The presence of the censer in the Holiest of all, as one of its permanent furnishings, is a proof that prayer is not confined to the present dark and evil state, but has a place in the immortal state. We assume in our first impressions of these subjects that "when that which is perfect is come" the necessity for prayer will have passed away. This idea is based on the erroneous supposition that prayer consists exclusively of request to be delivered from evil. The largest part of prayer is thanksgiving and praise; and it is manifest that there can never come a time when these will be out of place. Indeed, we may say that the true time for them does not arrive till we are clothed with that immortal strength that will enable us to indulge in them with true effectiveness, both as regards our own enjoyment of them and God's pleasure in them. "Burdened", is the apostolic and true description of our present state. "The spirit of heaviness", is the prophetic counterpart of this description. When the change to the immortal comes, we are said to receive "the garment of praise for the spirit of heaviness" (Isa. 61:3). Praise, therefore, is the natural adjunct of the emancipated state, and always appears in this light in the apocalyptic exhibitions of the saints in glory, e.g., "Hallelujah! Salvation and glory and honour and power (be ascribed) unto the Lord our God, for true and righteous are his judgments". If the prayers of feeble mortals, whose words often die on their lips from very weakness, are a source of pleasure to Almighty God, it stands to reason that He must find great delight in the praises of a host of strong and glad and fully enlightened immortals. The presence of the golden censer in the Holiest of all tells us as much.

One other point remains to be noticed before leaving the Holiest of all. It is evident that as a whole, it stands for the perfect state in which "the tabernacle of God shall be with men", the way unto which Paul says had not been made manifest while the first tabernacle was yet standing. This being so, it may strike the mind as an incongruous element in the case, that blood should have been sprinkled once a year upon the mercy-seat of pure gold. We easily assign a place for the incense of prayer in the perfect state, but what parallel can there be to the blood of sacrifice? In finding the answer, we must remember the qualified description of the Mosaic type as a shadow -- "not the very image" of the things represented. There must be some corresponding feature in the perfect state to the sprinkling of the sacrificial blood on the day of atonement. But it cannot be that there is actual sacrifice, which would involve death, of which it is expressly testified there will be none -- that is, among those symbolized by the typical ark-throne of Yahweh in the midst of Israel.
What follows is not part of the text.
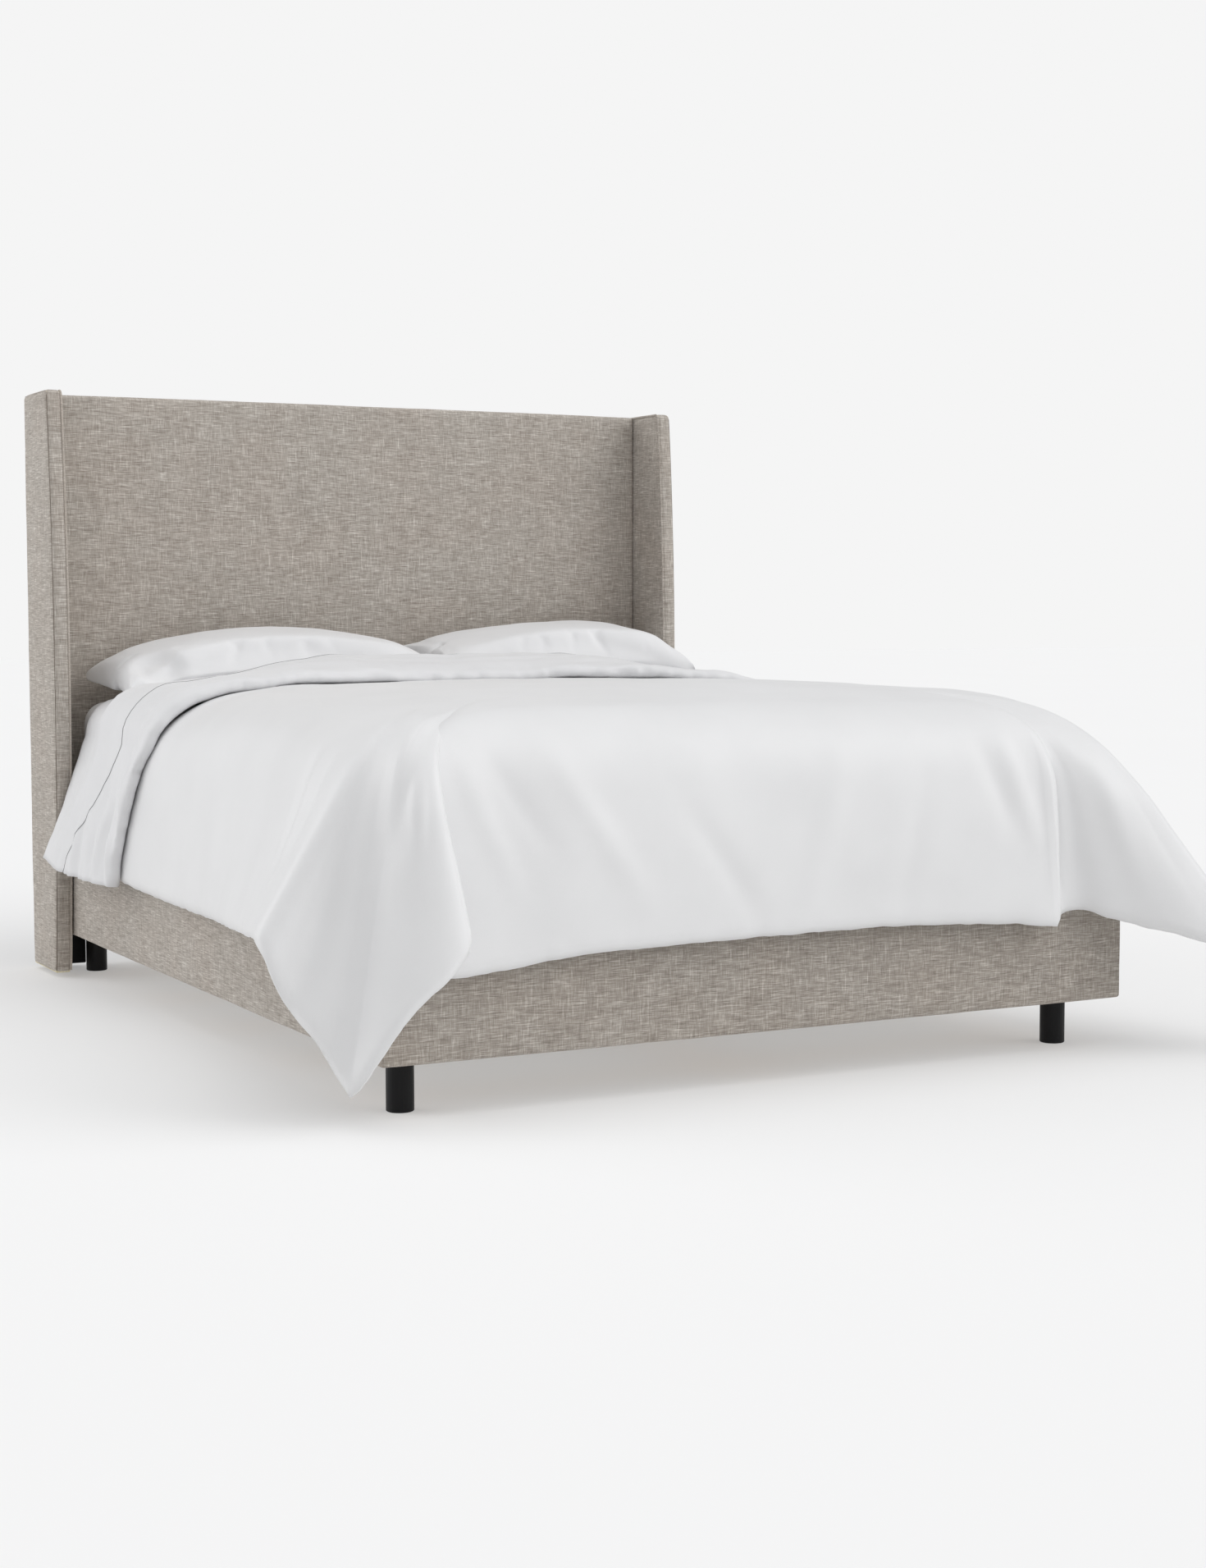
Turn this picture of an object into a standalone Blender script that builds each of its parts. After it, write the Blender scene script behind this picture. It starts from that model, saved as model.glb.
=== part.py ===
"""An upholstered queen bed: wingback headboard, padded rails, slats, foundation, mattress and bedding.

Metres, +Z up, +Y towards the head, +X to the right as seen from the foot. The origin is on the floor,
under the middle of the bed. Distances called "along" are measured from the foot rail's outer face.
"""

import math

import bmesh
import bpy
from mathutils import Matrix, Vector

# Driving dimensions
BED_LENGTH = 2.161          # foot rail's outer face to the back of the headboard
RAIL_SPAN = 1.626           # over the outer faces of the two side rails
RAIL_LOW = 0.102
RAIL_HIGH = 0.305
RAIL_THICK = 0.045
HEAD_HIGH = 1.422
HEAD_THICK = 0.075
WING_DEPTH = 0.205
WING_THICK = 0.040
WING_PROUD = 0.045          # wing's outer face beyond the side rail's
WING_CLEAR = 0.012          # wing's lower end above the floor
MATTRESS_WIDE = 1.520
MATTRESS_LONG = 2.028
MATTRESS_DEEP = 0.318
FOUNDATION_WIDE = 1.500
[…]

There will be death and sacrifice among the subject populations during the thousand years preliminary reign of reconciliation; but it is not the subject populations that are the subject of representation by any of the elements of the Holiest of all. Where, then, is the counterpart? In the history of the matter undoubtedly -- preserved in vivid memory never to be forgotten. The saints who constitute the antitypical Holiest of all, in the age to come, will have attained to their position through the shed blood of Christ. This is prominent in their song of glory as heard by John in vision: "Thou wast slain, and hast redeemed us to God by thy blood... and hast made us unto our God kings and priests" (Rev. 5:9-10). The bloodstains on the pure gold coverlid of the ark find their antitype in the memory of the shed blood of Christ in the immortal hearts and minds of those who shall have attained to the golden state through "the Lamb of God that taketh away the sin of the world." That this is no strained or unnatural interpretation will be apparent to all who can realize how essential an element in the joy of the perfect state -- in regard to the Father, and Christ, and the Saints -- must be the constant recollection and recognition of the means by which salvation has been accomplished. If the angels veil their faces in the presence of Eternal Glory, how much more an assembly of men and women, who, though their equals, have to remember with a sense of humiliation that they were originally sinners under condemnation, and that they owe it entirely to the appointment of God's mercy in Christ that they stand there in the strength and honour and gladness of immortal life. If the object of the Father's methods now is that no flesh may glory in the Father's presence, we may be sure that that object will be attained to its fullest then, and that consequently thanksgiving only, in the memory of a humiliating past, will be the sentiment inspiring the bosoms of those who ascribe "Blessing, and glory, and wisdom, and thanksgiving to him that sits upon the throne, and to the Lamb for ever."